What should be included in a Merger Agreement?
- Party Information: Complete legal names, registration numbers, and authorized signatories of merging entities under Saudi Companies Law.
- Transaction Structure: Clear description of merger type, exchange ratios, and post-merger ownership distribution.
- Asset Transfer: Detailed listing of properties, contracts, and liabilities being transferred.
- Shariah Compliance: Specific provisions ensuring alignment with Islamic principles and local regulations.
- Regulatory Approvals: Required CMA, Ministry of Commerce, and other authority clearances.
- Integration Timeline: Our platform automatically includes all mandatory merger milestones and completion conditions, ensuring full legal compliance.
What's the difference between a Merger Agreement and a Business Acquisition Agreement?
A Merger Agreement differs significantly from a Business Acquisition Agreement in Saudi Arabia, though both involve combining business interests.
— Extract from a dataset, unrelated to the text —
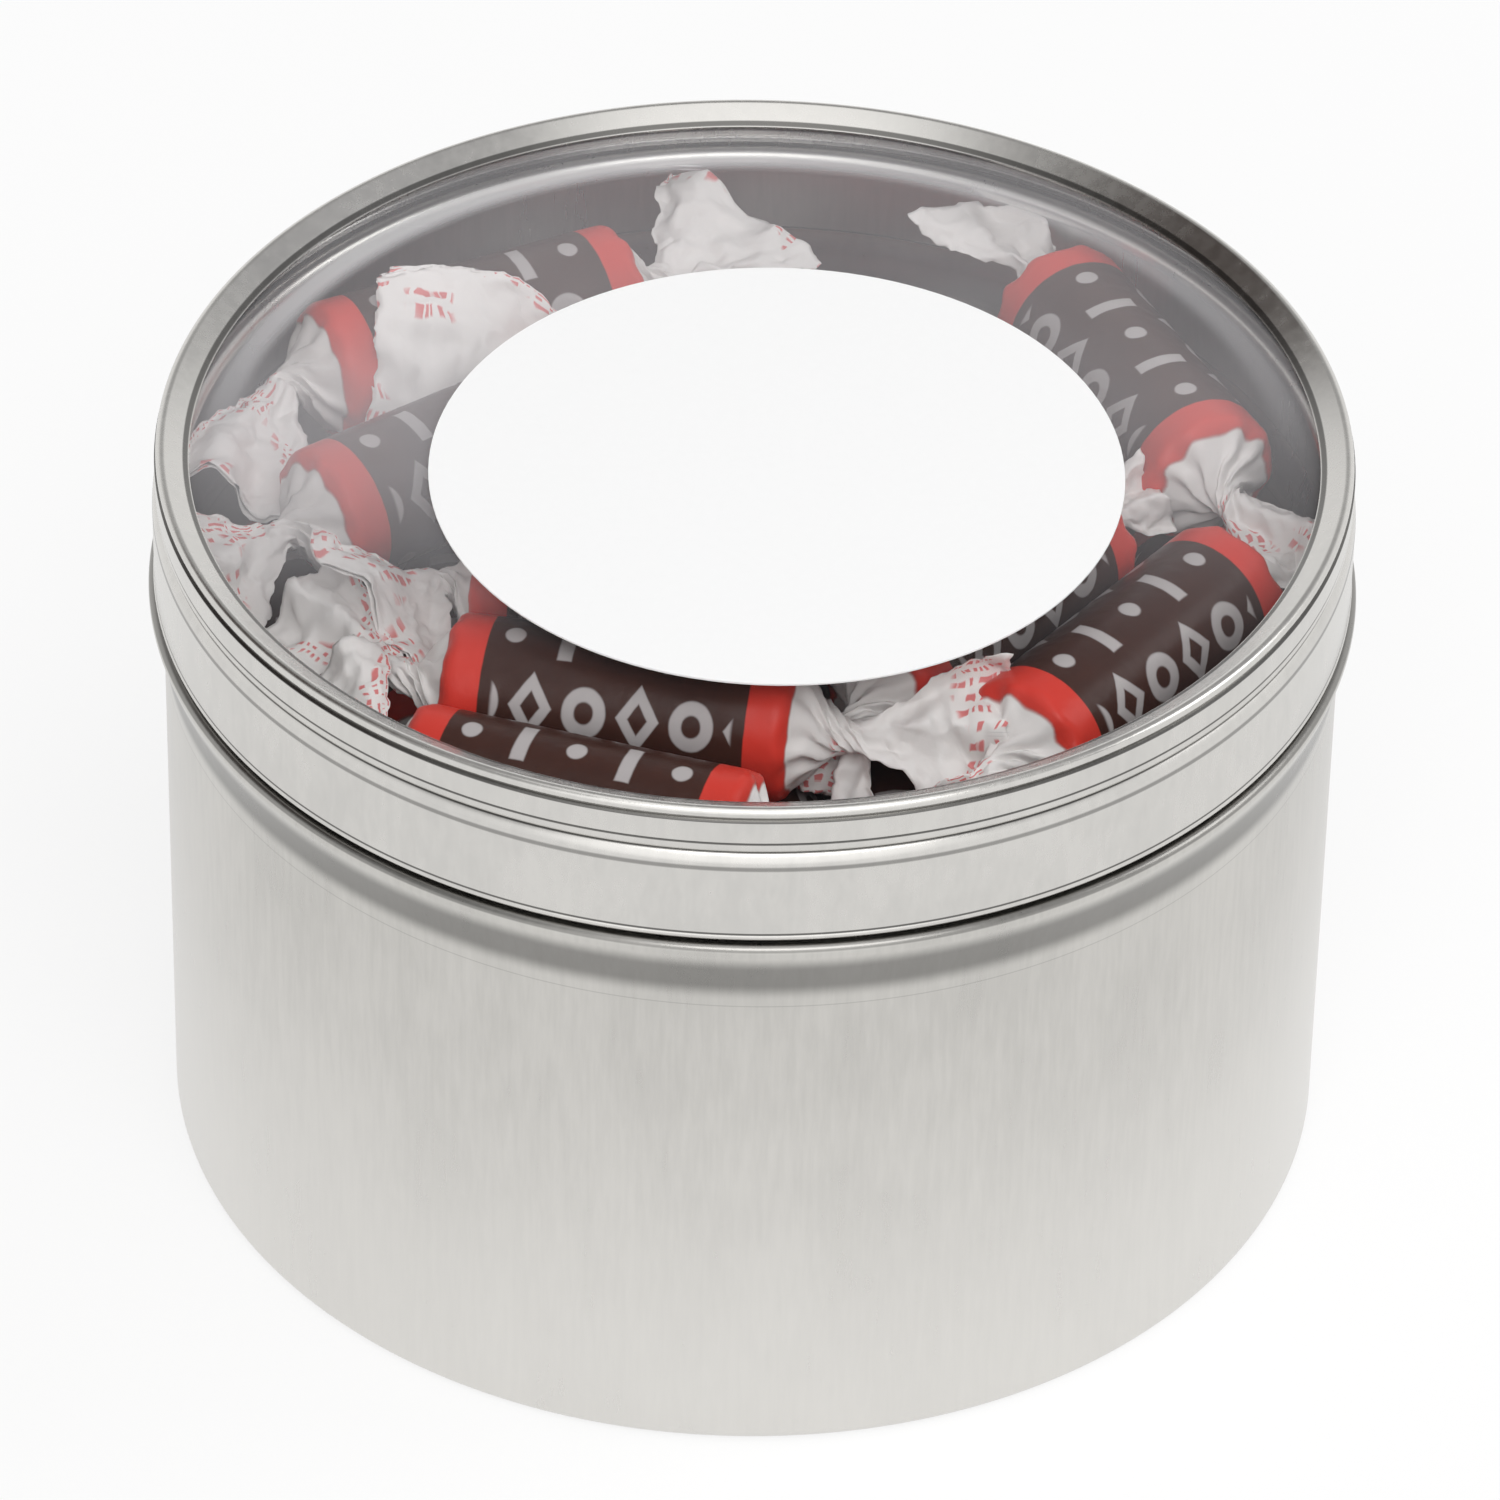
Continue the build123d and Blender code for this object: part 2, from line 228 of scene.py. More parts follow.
# clear window: thin glossy plastic with a haze towards the back, a smear at the left, a pale
# ring near the back edge and fine scratches. Places are in metres on the window
windowLook = {"roughness": 0.06, "ior": 1.5, "gloss": 0.004, "glossPower": 5,
              "clearColour": (0.15, 0.15, 0.16), "hazeColour": (0.87, 0.85, 0.88),
              "hazeBack": 0.10, "backRange": (-0.042, 0.012),
              "hazeLeft": 0.11, "smearAt": (-0.031, -0.006, 0), "smearRange": (0.028, 0.006),
              "hazeEdge": 0.30, "edgeColour": (0.90, 0.89, 0.90), "edgeShift": 0.0025,
              "edgeStart": (0.0450, 0.0466), "edgeStop": (0.0474, 0.0485),
              "edgeBack": (-0.005, 0.03), "edgeLeft": (0.04, -0.01), "edgeLeast": 0.35, "edgeMore": 0.65,
              "patchScale": 35, "patchLeast": 0.6, "patchMore": 0.8,
              "scratch": 0.25, "scratchScale": (60, 900, 60), "scratchRange": (0.74, 0.80),
              "scratchDetail": 2.0}


def windowEdge(tree, look, across, depth):
    shifted = plus(tree, depth, look["edgeShift"])
    reach = mathNode(tree, "SQRT", plus(tree, times(tree, across, across), times(tree, shifted, shifted)))
    ring = minus(tree, rampMask(tree, reach, *look["edgeStart"]), rampMask(tree, reach, *look["edgeStop"]))
    ring = times(tree, ring, rampMask(tree, depth, *look["edgeBack"]))
    leftward = times(tree, rampMask(tree, across, *look["edgeLeft"]), look["edgeMore"])
    return times(tree, ring, plus(tree, look["edgeLeast"], leftward))


def windowMaterial(look):
    mat, tree, shader = newMaterial("clear_window")
    setInputs(shader, {"Roughness": look["roughness"], "IOR": look["ior"]})
    clear = addNode(tree, "ShaderNodeBsdfTransparent")
    facing = addNode(tree, "ShaderNodeLayerWeight")
    facing.inputs["Blend"].default_value = 0.5
    gloss = plus(tree, look["gloss"], mathNode(tree, "POWER", facing.outputs["Facing"], look["glossPower"]))
    streak = noiseTexture(tree, scaledObject(tree, look["scratchScale"]), 1.0, look["scratchDetail"])
    scratch = times(tree, rampMask(tree, streak, *look["scratchRange"]), look["scratch"])
    across, depth = splitVector(tree, scaledObject(tree))[:2]
    backward = rampMask(tree, depth, *look["backRange"])
    smear = addNode(tree, "ShaderNodeVectorMath", operation="DISTANCE")
    tree.links.new(scaledObject(tree, (1, 1, 0)), smear.inputs[0])
    smear.inputs[1].default_value = look["smearAt"]
    toLeft = times(tree, rampMask(tree, smear.outputs["Value"], *look["smearRange"]), look["hazeLeft"])
    edge = windowEdge(tree, look, across, depth)
    film = mixColour(tree, backward, look["clearColour"], look["hazeColour"])
    tree.links.new(mixColour(tree, edge, film, look["edgeColour"]), shader.inputs["Base Color"])
    patches = times(tree, noiseTexture(tree, scaledObject(tree), look["patchScale"]), look["patchMore"])
    haze = plus(tree, times(tree, backward, look["hazeBack"]), toLeft)
    haze = times(tree, haze, plus(tree, look["patchLeast"], patches))
    haze = plus(tree, haze, times(tree, edge, look["hazeEdge"]))
    share = plus(tree, plus(tree, gloss, haze), scratch)
    mixSurface(tree, share, clear.outputs[0], shader.outputs[0])
    return mat


clearWindow = windowMaterial(windowLook)

# plain label paper with a faint fibre
labelLook = {"colour": (0.95, 0.95, 0.95), "roughness": 0.55, "fibreScale": 1200, "fibreShade": 0.98,
             "fibreStrength": 0.1, "fibreDepth": 0.00001}


def labelMaterial(look):
    mat, tree, shader = newMaterial("label_paper")
    fibre = noiseTexture(tree, scaledObject(tree), look["fibreScale"])
    shaded = tuple(part * look["fibreShade"] for part in look["colour"])
    tree.links.new(mixColour(tree, fibre, shaded, look["colour"]), shader.inputs["Base Color"])
    shader.inputs["Roughness"].default_value = look["roughness"]
    addBump(tree, shader, fibre, look["fibreStrength"], look["fibreDepth"])
    return mat


labelPaper = labelMaterial(labelLook)

# wrapper paper: brown printed middle, a red band at each end, white waxed tails.
# UV x runs along the paper and UV y round it, and sizes are in mm of paper from its middle
paperLook = {"lengthMm": 62.0, "roundMm": 40.0,
             "brown": (0.036, 0.0115, 0.008), "brownLight": (0.066, 0.023, 0.015), "cloudScale": 260,
             "red": (0.66, 0.045, 0.03), "bandStart": 11.4, "bandEnd": 14.9, "startSoft": 0.08, "endSoft": 0.12,
             "white": (0.85, 0.825, 0.81), "roughness": 0.34, "specular": 0.22,
             "creaseScale": 420, "creaseStrength": 0.35, "creaseDepth": 0.00025,
             "pale": (0.50, 0.47, 0.47), "motifShare": 0.92, "motifSoft": 0.12, "motifStop": (1.3, 0.9),
             "cell": 4.6, "row": 6.6667, "cellsAhead": 40,
             "ringSize": 1.35, "ringHalf": 0.52, "ringSquash": 0.72, "dotSize": 0.85,
             "lozengeSize": 1.35, "lozengeHalf": 0.5, "lozengeSlope": 0.62, "barHalf": (0.62, 2.3),
             "print": (0.70, 0.12, 0.12), "printShare": 0.85, "printStart": (18.0, 18.6),
             "lineGap": 1.4, "lineHalf": 0.34, "lineSoft": 0.1, "lineJump": 7.3,
             "dashScale": 2.4, "dashRange": (0.46, 0.54), "zoneScale": (0.11, 0.10), "zoneRange": (0.53, 0.56)}


def softEdge(tree, distance, width):
    return oneMinus(tree, rampMask(tree, distance, -width, width))


def nearValue(tree, value, middle, half, soft):
    away = mathNode(tree, "ABSOLUTE", minus(tree, value, middle))
    return softEdge(tree, minus(tree, away, half), soft)


def either(tree, choice, first, second):
    # the first where choice is one and the second where it is zero
    return plus(tree, times(tree, first, choice), times(tree, second, oneMinus(tree, choice)))


def countOf(tree, value, size):
    return mathNode(tree, "FLOOR", mathNode(tree, "DIVIDE", value, size))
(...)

The key distinctions lie in their structure, regulatory requirements, and outcomes.
- Legal Structure: Merger Agreements create a single merged entity, while Business Acquisition Agreements maintain the buyer's separate legal identity while absorbing only specific assets or operations.
- Regulatory Oversight: Mergers require comprehensive CMA approval and Companies Law compliance for the new entity, whereas acquisitions may need less extensive regulatory clearance.
- Shareholder Impact: In mergers, shareholders typically receive shares in the new combined entity. Acquisition agreements usually involve cash payment or other consideration without necessarily offering ownership stakes.
- Integration Scope: Merger Agreements cover complete integration of all operations, employees, and assets. Business Acquisition Agreements can be more selective, targeting specific business segments or assets.